begin

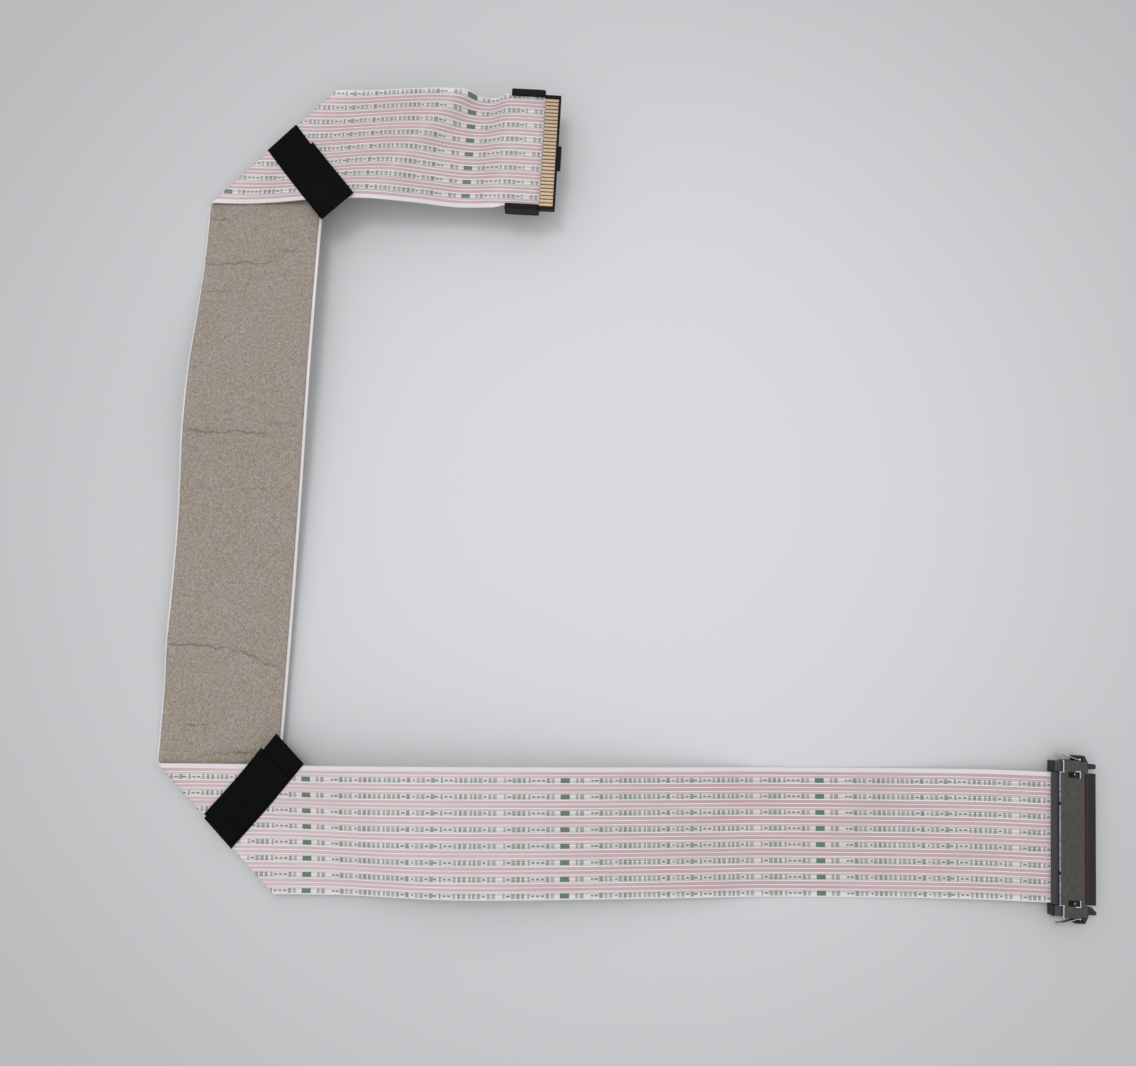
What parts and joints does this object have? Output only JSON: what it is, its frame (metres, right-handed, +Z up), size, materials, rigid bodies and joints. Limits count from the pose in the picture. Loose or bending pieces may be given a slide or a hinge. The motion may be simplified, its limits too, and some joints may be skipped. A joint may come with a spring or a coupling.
{
  "type": "flat ribbon cable",
  "caption": "Flat ribbon cable folded over twice into an S of three runs, with a latched plug at one end, a card-edge holder at the other, and a cloth-backed middle run.",
  "frame": {"origin": "middle of the plug's underside, on the surface that the cable lies on", "axes": "+X is the plug's mating direction, +Z is up, and the long run leaves the plug towards -X"},
  "size_m": [0.2375, 0.2117, 0.0111],
  "materials": {
    "ribbon": "clear film over tinned flat conductors, with rows of small green marks",
    "shield_cloth": "metallised twill with soft creases",
    "lower_fold_tape": "matte black cloth tape",
    "upper_fold_tape": "matte black cloth tape",
    "end_stiffener": "white film",
    "contact_fingers": "gilt",
    "card_edge_holder": "moulded, satin",
    "plug_housing": "moulded, satin slate",
    "clamp_bar": "moulded, satin slate",
    "plug_contacts": "gilt",
    "top_shell": "dark plated, bright sheared edges",
    "bottom_shell": "dark plated, bright sheared edges",
    "left_latch": "bright spring strip",
    "right_latch": "bright spring strip"
  },
  "bodies": {
    "cable": {"ribbon": "ribbon", "shield_cloth": "shield_cloth", "lower_fold_tape": "lower_fold_tape", "upper_fold_tape": "upper_fold_tape", "end_stiffener": "end_stiffener", "contact_fingers": "contact_fingers", "card_edge_holder": "card_edge_holder", "plug_housing": "plug_housing", "clamp_bar": "clamp_bar", "plug_contacts": "plug_contacts", "top_shell": "top_shell", "bottom_shell": "bottom_shell"},
    "left_latch": {"left_latch": "left_latch"},
    "right_latch": {"right_latch": "right_latch"}
  },
  "joints": [
    {"name": "left_latch_press", "type": "hinge", "parent": "cable", "child": "left_latch", "pos_m": [0.00178, 0.0195, 0.0023], "axis": [0, 0, 1], "range_deg": [0, 12], "stiffness_Nm_per_rad": 0.0005},
    {"name": "right_latch_press", "type": "hinge", "parent": "cable", "child": "right_latch", "pos_m": [0.00178, -0.0195, 0.0023], "axis": [0, 0, 1], "range_deg": [-12, 0], "stiffness_Nm_per_rad": 0.0005}
  ]
}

end

Task brief. Write the complete data out, exactly as above.

Solution to this problem.
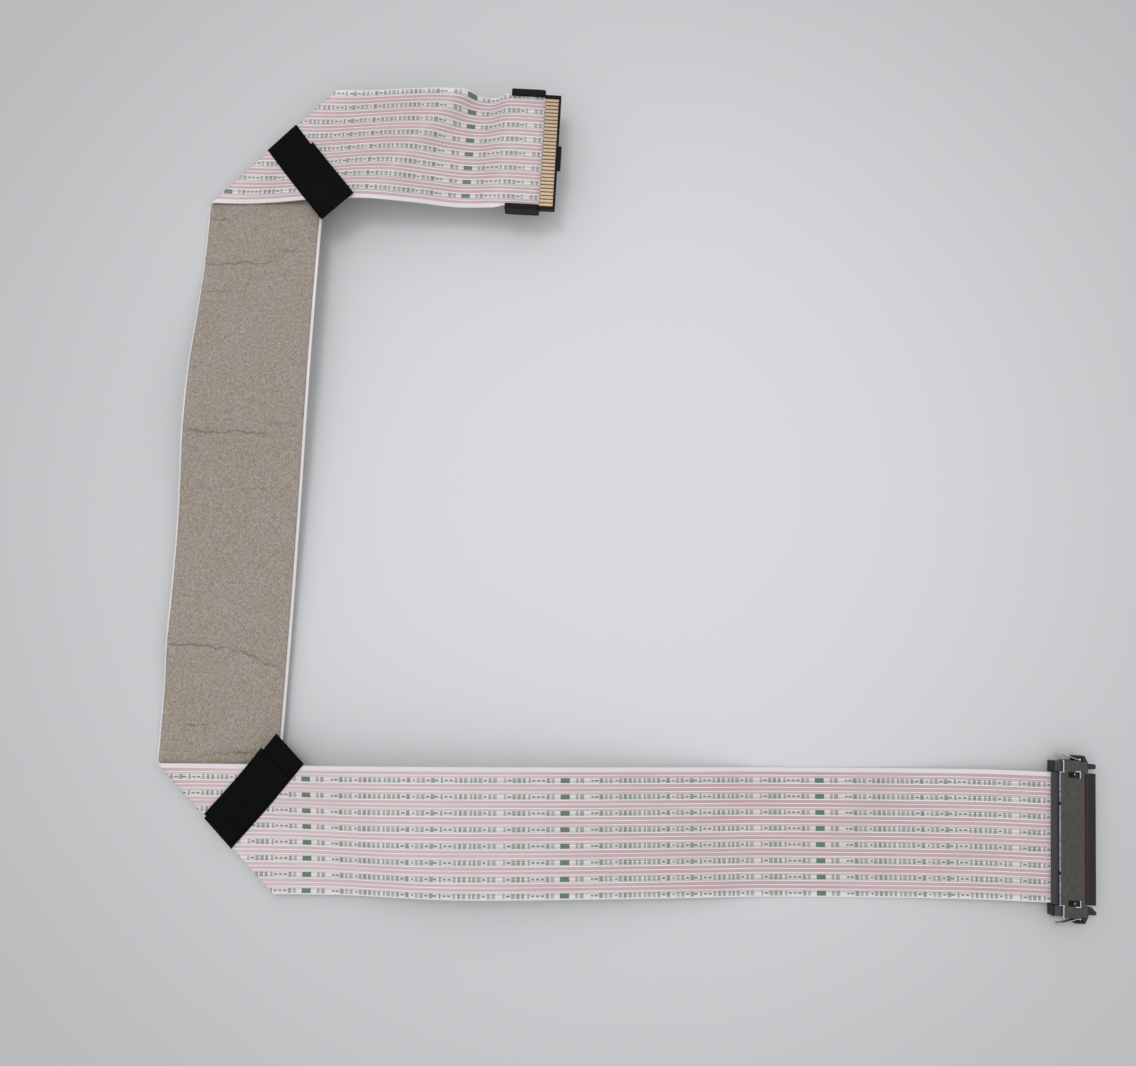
What parts and joints does this object have? Output only JSON: what it is, its frame (metres, right-handed, +Z up), size, materials, rigid bodies and joints. Limits count from the pose in the picture. Loose or bending pieces may be given a slide or a hinge. The motion may be simplified, its limits too, and some joints may be skipped. A joint may come with a spring or a coupling.
{
  "type": "flat ribbon cable",
  "caption": "Flat ribbon cable folded over twice into an S of three runs, with a latched plug at one end, a card-edge holder at the other, and a cloth-backed middle run.",
  "frame": {"origin": "middle of the plug's underside, on the surface that the cable lies on", "axes": "+X is the plug's mating direction, +Z is up, and the long run leaves the plug towards -X"},
  "size_m": [0.2375, 0.2117, 0.0111],
  "materials": {
    "ribbon": "clear film over tinned flat conductors, with rows of small green marks",
    "shield_cloth": "metallised twill with soft creases",
    "lower_fold_tape": "matte black cloth tape",
    "upper_fold_tape": "matte black cloth tape",
    "end_stiffener": "white film",
    "contact_fingers": "gilt",
    "card_edge_holder": "moulded, satin",
    "plug_housing": "moulded, satin slate",
    "clamp_bar": "moulded, satin slate",
    "plug_contacts": "gilt",
    "top_shell": "dark plated, bright sheared edges",
    "bottom_shell": "dark plated, bright sheared edges",
    "left_latch": "bright spring strip",
    "right_latch": "bright spring strip"
  },
  "bodies": {
    "cable": {"ribbon": "ribbon", "shield_cloth": "shield_cloth", "lower_fold_tape": "lower_fold_tape", "upper_fold_tape": "upper_fold_tape", "end_stiffener": "end_stiffener", "contact_fingers": "contact_fingers", "card_edge_holder": "card_edge_holder", "plug_housing": "plug_housing", "clamp_bar": "clamp_bar", "plug_contacts": "plug_contacts", "top_shell": "top_shell", "bottom_shell": "bottom_shell"},
    "left_latch": {"left_latch": "left_latch"},
    "right_latch": {"right_latch": "right_latch"}
  },
  "joints": [
    {"name": "left_latch_press", "type": "hinge", "parent": "cable", "child": "left_latch", "pos_m": [0.00178, 0.0195, 0.0023], "axis": [0, 0, 1], "range_deg": [0, 12], "stiffness_Nm_per_rad": 0.0005},
    {"name": "right_latch_press", "type": "hinge", "parent": "cable", "child": "right_latch", "pos_m": [0.00178, -0.0195, 0.0023], "axis": [0, 0, 1], "range_deg": [-12, 0], "stiffness_Nm_per_rad": 0.0005}
  ]
}